FKA twigs
LP1
(Young Turks)
Słodkie, melodramatyczne i trochę zapomniane już brzmienia i emocje spod znaku R&B od kilku lat coraz bardziej zyskują na wartości, i znów wdzierają się na muzyczną scenę. Choćby jako nieprzebrane źródło wokalnych sampli dla wielu współczesnych klubowych twórców, to znów jako bezpośrednia inspiracja bardziej wrażliwej hipsterskiej młodzieży (How To Dress Well, James Blake, Jamie Woon, The Weeknd, etc.). Po R&B zaczęła sięgać nawet scena grime, do tej pory kojarzona raczej z dźwiękową surowością i agresją (warto sprawdzić "Cut 4 Me", czyli świetny, ubiegłoroczny mikstejp amerykańskiej wokalistki Keleli).
Wyczekiwany od dawna, i poprzedzony dwiema świetnymi EP-kami, debiutancki album Brytyjki FKA twigs (Tahliah Barnett) to zdecydowanie najważniejsza, najodważniejsza i najbardziej zjawiskowa płyta z nową muzyką R&B. Płyta stworzona poza kontrolą i produkcyjną rutyną dużych wytwórni, w pełni świadoma najświeższych brzmieniowych nowinek, jednak kreująca własny, niezwykle oryginalny muzyczny świat (wśród producentów m.in. niesamowity Arca, Blood Orange, Paul Epworth, Sampha, Inc., czy Emile Haynie od Lany Del Rey).

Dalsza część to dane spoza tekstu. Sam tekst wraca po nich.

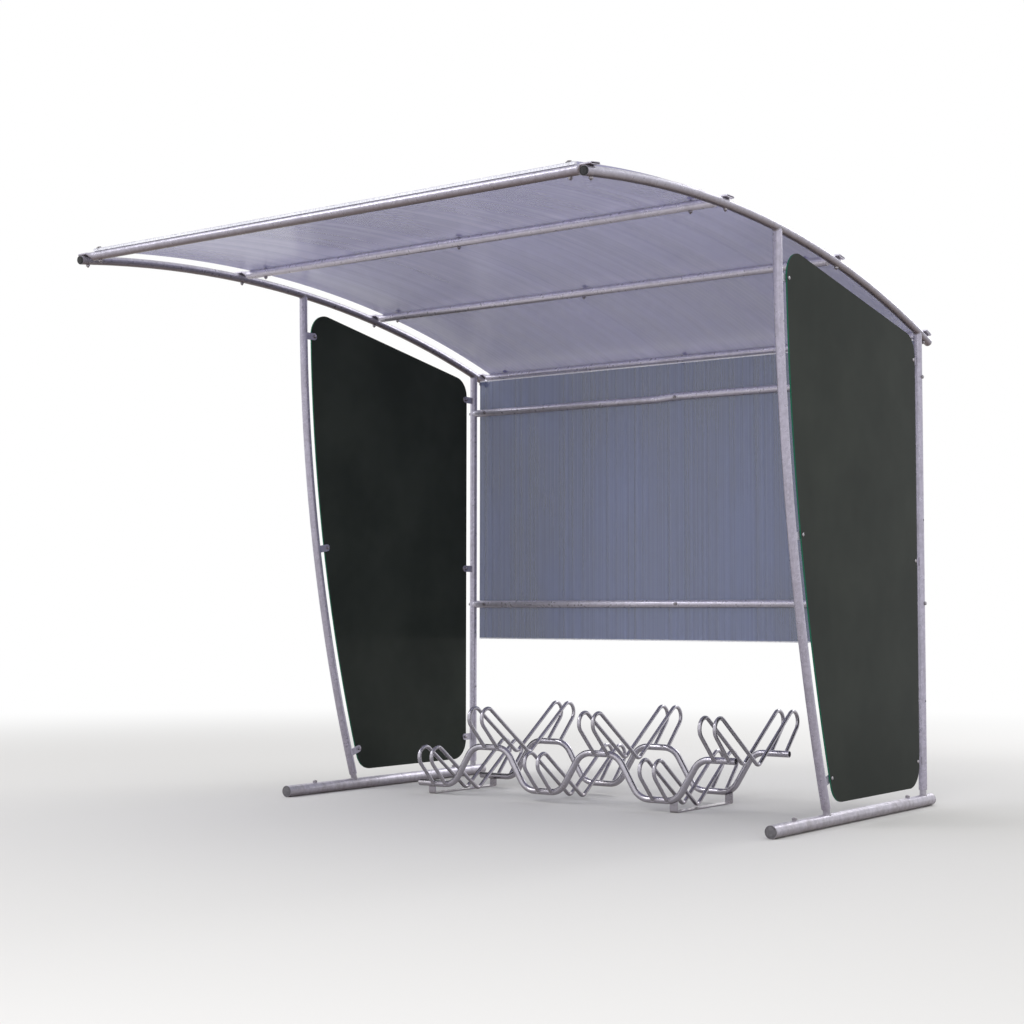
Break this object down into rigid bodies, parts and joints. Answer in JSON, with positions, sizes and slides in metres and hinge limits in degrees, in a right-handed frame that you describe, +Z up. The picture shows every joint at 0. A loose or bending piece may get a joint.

"LP1" to początkowo płyta niełatwa i wymagająca. Oparta na minimalistycznych, rozklekotanych, jakby zdeformowanych i zwolnionych beatach, przypominających trochę wczesne nagrania Tricky'ego - w tym projekt Nearly God (stąd częste, choć moim zdaniem, niezbyt uzasadnione porównania do trip-hopu lat 90.), zawsze jednak piekielnie intrygująca i wciągająca.
Pierwsze wrażenie muzycznego nieładu jest tylko pozorne - wszystko tutaj jest doskonale przemyślane, zaplanowane i zrealizowane z niebywałą precyzją (podobnie jak image głównej bohaterki). Twigs świetnie wie jak uwodzić słuchacza, jak ową dźwiękową materię ujarzmić, oswoić i przekuć na swoją korzyść. Gdy wreszcie owe beatowe stuki i basowe pomruki zaskoczą i zazębią się z melodią, gdy wreszcie głos twigs ze zmysłowego szeptu wystrzeli nagle żarliwie pod niebiosa, nie będziecie chcieli słuchać już niczego innego.
"Just nod your head and give up", śpiewa w jednym z nagrań Brytyjka. Nam pozostaje tylko podążać za ową instrukcją.